### WHAT NEEDS TO BE DONE:
Copy the data exactly from the line that contains "Turn this picture" through the line that contains "from build123d import *", keeping both end lines and leaving out everything else.

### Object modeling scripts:

************

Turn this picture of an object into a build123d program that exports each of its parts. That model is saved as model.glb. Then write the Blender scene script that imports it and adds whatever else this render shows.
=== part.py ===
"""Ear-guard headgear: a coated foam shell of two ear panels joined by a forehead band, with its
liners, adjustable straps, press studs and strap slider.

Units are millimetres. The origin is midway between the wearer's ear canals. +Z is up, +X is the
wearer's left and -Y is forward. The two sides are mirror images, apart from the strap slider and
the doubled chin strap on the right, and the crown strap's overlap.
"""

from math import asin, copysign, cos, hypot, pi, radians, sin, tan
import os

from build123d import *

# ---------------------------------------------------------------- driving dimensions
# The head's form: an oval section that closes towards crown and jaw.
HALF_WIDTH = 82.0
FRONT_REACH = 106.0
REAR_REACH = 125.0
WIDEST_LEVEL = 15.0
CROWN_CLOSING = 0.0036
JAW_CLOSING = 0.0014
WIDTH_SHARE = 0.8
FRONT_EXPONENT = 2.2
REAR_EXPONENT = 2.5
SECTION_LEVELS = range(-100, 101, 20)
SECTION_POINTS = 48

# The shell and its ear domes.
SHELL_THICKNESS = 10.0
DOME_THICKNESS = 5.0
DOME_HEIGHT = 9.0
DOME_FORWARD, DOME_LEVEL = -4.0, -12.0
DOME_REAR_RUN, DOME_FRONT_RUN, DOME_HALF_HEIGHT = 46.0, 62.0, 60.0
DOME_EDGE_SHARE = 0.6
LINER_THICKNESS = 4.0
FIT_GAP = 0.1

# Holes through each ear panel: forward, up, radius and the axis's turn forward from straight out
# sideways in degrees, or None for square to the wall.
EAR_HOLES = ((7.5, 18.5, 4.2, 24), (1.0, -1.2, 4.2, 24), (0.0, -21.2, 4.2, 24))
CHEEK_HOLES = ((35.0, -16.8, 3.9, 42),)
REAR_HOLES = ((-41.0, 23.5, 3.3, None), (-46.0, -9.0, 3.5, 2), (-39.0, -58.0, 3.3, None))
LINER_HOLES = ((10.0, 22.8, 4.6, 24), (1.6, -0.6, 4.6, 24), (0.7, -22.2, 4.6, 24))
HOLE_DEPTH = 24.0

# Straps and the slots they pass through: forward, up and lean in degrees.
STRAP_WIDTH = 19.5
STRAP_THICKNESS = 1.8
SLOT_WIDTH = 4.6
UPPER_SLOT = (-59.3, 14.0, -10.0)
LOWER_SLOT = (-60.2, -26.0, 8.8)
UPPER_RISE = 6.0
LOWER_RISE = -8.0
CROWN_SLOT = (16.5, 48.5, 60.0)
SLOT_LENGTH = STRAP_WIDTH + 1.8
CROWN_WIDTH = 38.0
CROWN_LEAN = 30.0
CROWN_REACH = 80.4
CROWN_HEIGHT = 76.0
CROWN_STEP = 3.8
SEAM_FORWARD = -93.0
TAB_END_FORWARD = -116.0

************

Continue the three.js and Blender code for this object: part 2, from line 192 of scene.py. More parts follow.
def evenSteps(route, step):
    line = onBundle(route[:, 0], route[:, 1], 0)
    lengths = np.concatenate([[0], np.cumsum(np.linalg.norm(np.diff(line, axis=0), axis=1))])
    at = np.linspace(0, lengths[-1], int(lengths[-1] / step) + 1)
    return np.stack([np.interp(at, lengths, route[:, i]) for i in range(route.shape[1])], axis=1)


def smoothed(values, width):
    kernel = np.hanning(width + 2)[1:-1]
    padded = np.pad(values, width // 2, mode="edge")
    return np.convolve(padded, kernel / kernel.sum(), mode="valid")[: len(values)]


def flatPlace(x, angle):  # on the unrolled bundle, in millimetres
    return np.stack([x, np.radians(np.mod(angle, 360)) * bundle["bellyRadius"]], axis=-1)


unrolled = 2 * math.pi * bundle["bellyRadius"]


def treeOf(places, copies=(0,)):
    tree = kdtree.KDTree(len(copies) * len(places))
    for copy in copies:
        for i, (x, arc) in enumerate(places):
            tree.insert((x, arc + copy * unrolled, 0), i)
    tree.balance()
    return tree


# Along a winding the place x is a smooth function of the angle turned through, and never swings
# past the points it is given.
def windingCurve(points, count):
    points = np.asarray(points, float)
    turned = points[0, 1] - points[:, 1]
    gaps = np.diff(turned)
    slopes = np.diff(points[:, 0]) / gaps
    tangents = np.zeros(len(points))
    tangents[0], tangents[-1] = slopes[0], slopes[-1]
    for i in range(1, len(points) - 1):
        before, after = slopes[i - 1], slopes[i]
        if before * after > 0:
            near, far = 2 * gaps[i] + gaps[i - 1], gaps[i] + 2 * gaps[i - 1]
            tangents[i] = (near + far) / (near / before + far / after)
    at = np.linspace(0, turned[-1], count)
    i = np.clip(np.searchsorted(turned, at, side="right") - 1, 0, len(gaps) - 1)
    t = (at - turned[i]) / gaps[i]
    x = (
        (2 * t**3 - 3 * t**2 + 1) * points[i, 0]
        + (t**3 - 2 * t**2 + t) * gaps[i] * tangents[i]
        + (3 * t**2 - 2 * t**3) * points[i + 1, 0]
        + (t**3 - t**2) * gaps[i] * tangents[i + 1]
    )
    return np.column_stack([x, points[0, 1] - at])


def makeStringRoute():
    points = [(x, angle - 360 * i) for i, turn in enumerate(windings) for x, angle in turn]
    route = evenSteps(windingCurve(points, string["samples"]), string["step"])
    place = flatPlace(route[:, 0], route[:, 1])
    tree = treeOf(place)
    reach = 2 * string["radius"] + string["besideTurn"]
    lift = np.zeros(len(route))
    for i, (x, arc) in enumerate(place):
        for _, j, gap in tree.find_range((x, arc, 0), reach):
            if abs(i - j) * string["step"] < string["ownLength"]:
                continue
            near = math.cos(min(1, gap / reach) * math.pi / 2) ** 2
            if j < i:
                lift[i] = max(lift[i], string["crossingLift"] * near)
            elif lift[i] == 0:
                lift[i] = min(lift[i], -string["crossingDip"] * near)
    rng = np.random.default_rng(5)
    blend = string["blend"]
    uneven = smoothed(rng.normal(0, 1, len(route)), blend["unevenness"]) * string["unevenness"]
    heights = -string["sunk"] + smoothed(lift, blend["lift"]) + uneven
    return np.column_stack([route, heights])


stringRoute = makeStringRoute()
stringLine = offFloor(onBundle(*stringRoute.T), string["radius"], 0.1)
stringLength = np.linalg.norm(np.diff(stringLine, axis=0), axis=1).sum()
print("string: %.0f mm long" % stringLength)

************

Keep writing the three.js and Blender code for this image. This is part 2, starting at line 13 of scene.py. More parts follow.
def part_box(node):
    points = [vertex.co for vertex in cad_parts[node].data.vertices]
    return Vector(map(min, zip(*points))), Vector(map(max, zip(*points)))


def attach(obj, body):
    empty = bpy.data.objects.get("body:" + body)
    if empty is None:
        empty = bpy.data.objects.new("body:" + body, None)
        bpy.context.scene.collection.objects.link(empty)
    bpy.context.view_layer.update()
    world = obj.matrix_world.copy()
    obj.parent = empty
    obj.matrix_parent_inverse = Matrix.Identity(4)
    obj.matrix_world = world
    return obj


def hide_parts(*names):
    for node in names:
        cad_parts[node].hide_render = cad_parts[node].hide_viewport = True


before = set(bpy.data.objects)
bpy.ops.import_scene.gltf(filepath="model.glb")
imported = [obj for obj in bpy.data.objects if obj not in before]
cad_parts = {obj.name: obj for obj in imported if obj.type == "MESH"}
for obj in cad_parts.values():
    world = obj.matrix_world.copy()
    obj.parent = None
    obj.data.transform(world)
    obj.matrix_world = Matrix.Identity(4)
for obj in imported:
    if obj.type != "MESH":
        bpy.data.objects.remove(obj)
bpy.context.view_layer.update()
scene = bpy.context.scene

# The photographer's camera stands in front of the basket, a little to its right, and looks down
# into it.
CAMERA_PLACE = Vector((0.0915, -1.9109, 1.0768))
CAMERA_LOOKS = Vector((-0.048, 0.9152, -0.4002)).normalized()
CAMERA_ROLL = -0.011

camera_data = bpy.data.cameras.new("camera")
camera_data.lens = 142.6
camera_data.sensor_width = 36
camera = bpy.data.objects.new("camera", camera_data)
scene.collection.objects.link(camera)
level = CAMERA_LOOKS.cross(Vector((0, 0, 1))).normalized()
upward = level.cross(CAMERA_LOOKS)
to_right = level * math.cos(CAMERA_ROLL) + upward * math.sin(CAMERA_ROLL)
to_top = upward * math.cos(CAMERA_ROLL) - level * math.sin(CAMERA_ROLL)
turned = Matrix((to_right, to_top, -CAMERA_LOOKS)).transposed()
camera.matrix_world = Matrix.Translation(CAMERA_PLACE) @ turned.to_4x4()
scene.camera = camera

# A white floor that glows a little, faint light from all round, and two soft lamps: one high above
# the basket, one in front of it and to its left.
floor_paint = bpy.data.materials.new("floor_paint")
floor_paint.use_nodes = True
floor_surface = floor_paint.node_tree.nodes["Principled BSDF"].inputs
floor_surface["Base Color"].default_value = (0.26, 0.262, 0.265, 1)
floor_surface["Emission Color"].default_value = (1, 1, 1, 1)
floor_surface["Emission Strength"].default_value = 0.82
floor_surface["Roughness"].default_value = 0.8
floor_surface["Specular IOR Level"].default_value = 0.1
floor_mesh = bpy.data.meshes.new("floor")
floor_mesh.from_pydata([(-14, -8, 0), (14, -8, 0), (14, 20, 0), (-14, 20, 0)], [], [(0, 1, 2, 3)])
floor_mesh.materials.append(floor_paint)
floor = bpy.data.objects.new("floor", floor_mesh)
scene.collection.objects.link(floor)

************

### TASK SOLUTION:
Turn this picture of an object into a build123d program that exports each of its parts. That model is saved as model.glb. Then write the Blender scene script that imports it and adds whatever else this render shows.
=== part.py ===
"""Ear-guard headgear: a coated foam shell of two ear panels joined by a forehead band, with its
liners, adjustable straps, press studs and strap slider.

Units are millimetres. The origin is midway between the wearer's ear canals. +Z is up, +X is the
wearer's left and -Y is forward. The two sides are mirror images, apart from the strap slider and
the doubled chin strap on the right, and the crown strap's overlap.
"""

from math import asin, copysign, cos, hypot, pi, radians, sin, tan
import os

from build123d import *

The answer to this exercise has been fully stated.